We moved into metallic finished velvet suiting razored with pinstripes, form fitting lurex spliced rib knits, wide-panted gray wool three-piece suiting teamed with horsehair leopard print loafers, and multiple cloaks. A lurex leopard twin set was sensual grunge. Ties were half unwound, relaxed into skinny, silky scarves. A cheetah print trench and printed faux fur leopard print blouson were blatantly sexy outerwear pieces. An aubergine-toned overcoat with one cracked leather collar panel whose full skirt was waisted with a strip of leather cord was more subtly beguiling. Both in brown and black, the weathered and paneled leather outerwear were remarkable realizations of what looked like incredible vintage finds. There was a great section of oversized and weighty-looking tailored jackets in richly developed fabrics and material, especially an off-yellow jacket patterned with a velvet mishmash of differently sized and distressed banks of herringbone chevron.
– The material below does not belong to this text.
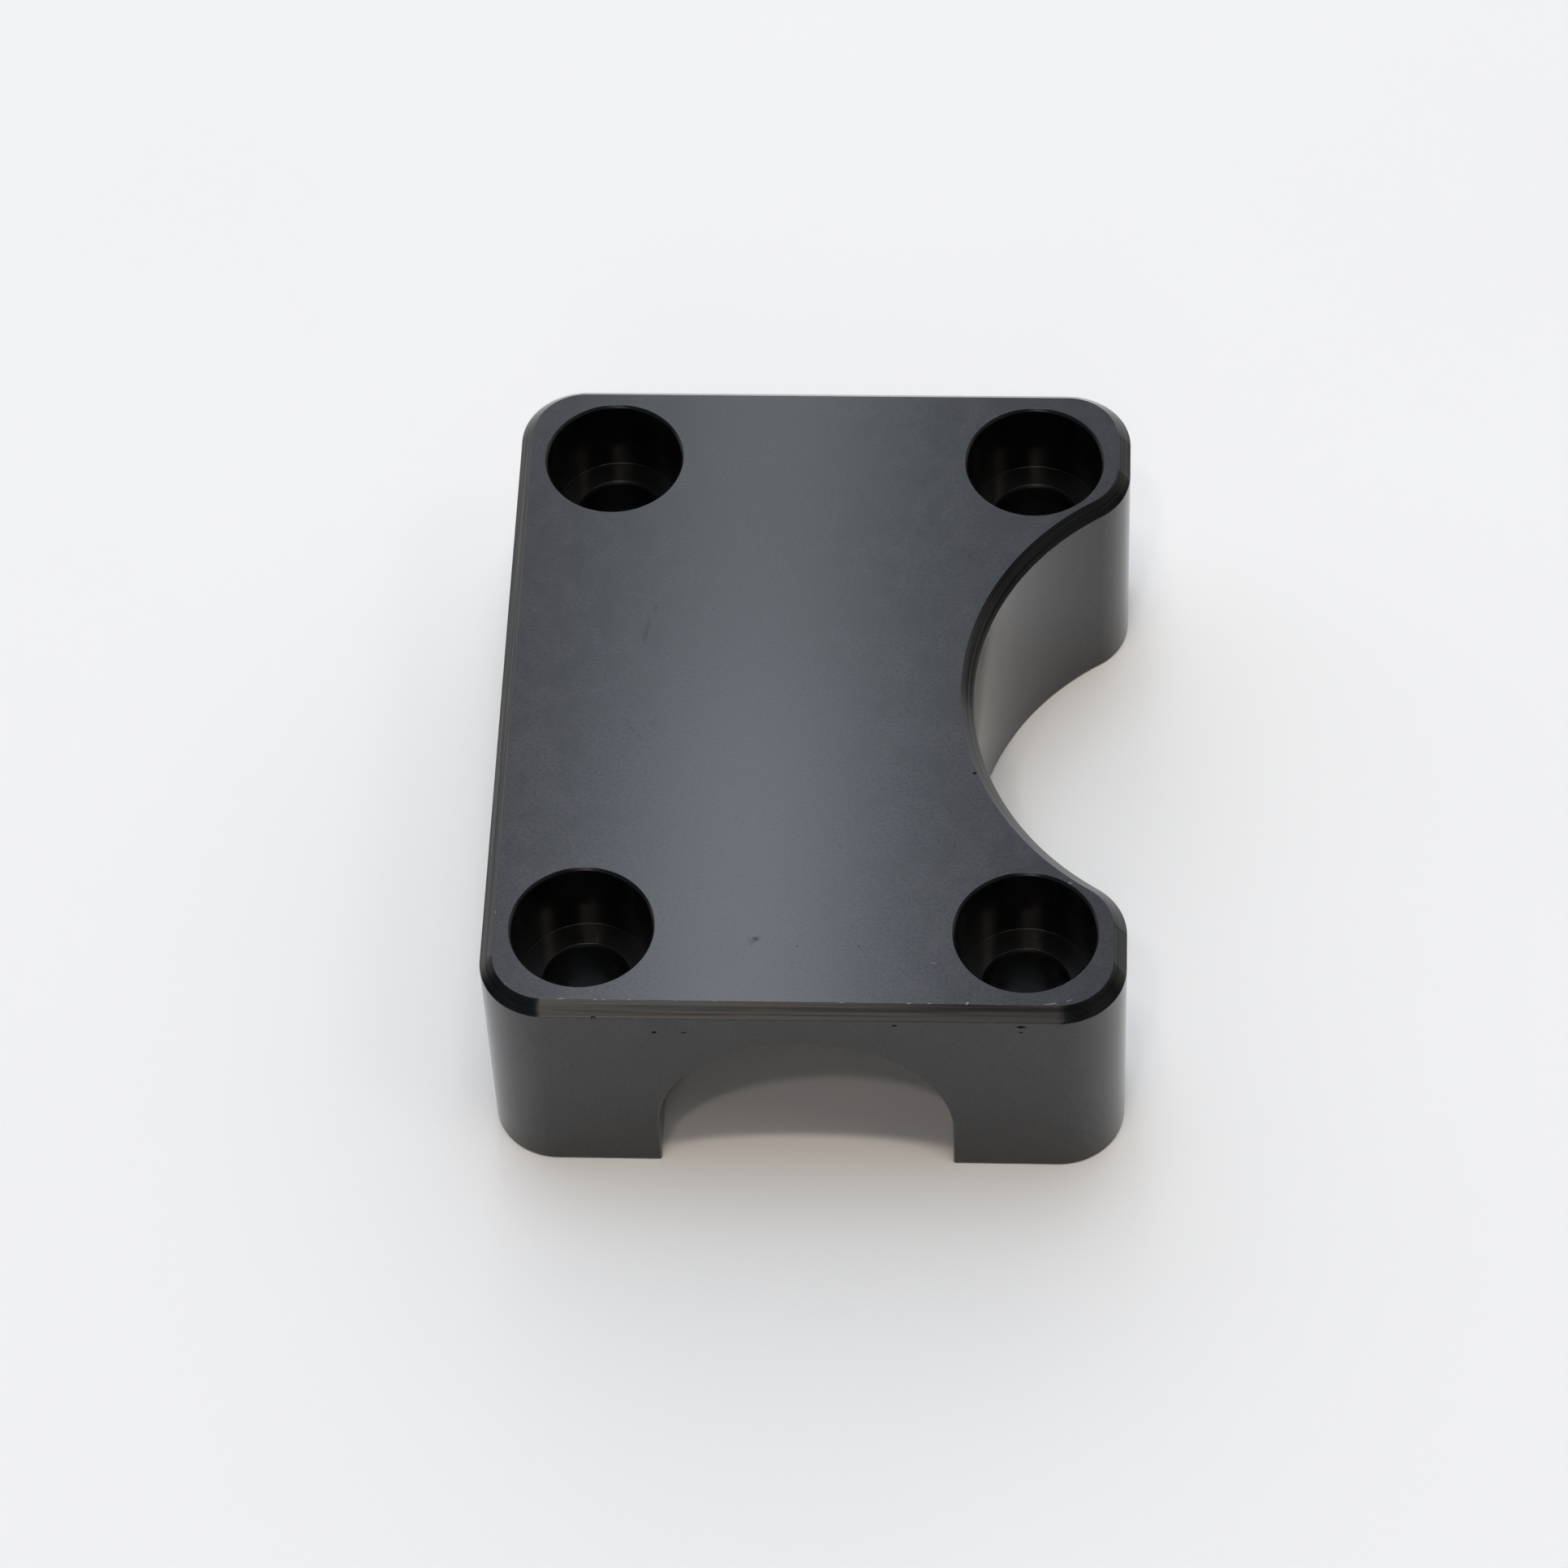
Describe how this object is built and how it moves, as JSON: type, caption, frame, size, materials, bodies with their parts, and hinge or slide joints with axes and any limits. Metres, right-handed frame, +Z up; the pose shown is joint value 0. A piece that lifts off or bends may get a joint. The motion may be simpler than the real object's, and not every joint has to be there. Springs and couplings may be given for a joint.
{
  "type": "handlebar stem clamp block",
  "caption": "Black anodised machined clamp block for a handlebar stem, with a bar channel underneath, corner counterbores and a round side notch.",
  "frame": {"origin": "middle of the footprint, on the plane that the two legs stand on", "axes": "+Z up out of the counterbored top face, +Y along the handlebar, +X towards the side with the round notch"},
  "size_m": [0.048, 0.06, 0.02],
  "materials": {
    "black_anodised_aluminium": "satin black anodised over fine bead blasting, with milled chamfers"
  },
  "bodies": {
    "root": {"stem_clamp_block": "black_anodised_aluminium"}
  },
  "joints": []
}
The hats were another headline: brimless baseball caps, brimless felt fedoras, cheetah print and black leather berets, skullcaps and more. Bags included double-sectioned half-sized briefcases with side pockets in complementary fabrics and finishes. Towards the end we saw a series of informal jackets, some Western, others Eastern, in what looked like vintage chinoiserie upholstery jacquard. There was a near-closing duo of black velvet evening looks embellished with moonlight glints of stone and metal. At the end a couple, both Emporio-goth-boho, took a severe stroll around the Teatro, as if on their way home. Then, out came the designer: I’d say this Giorgio Armani guy has potential.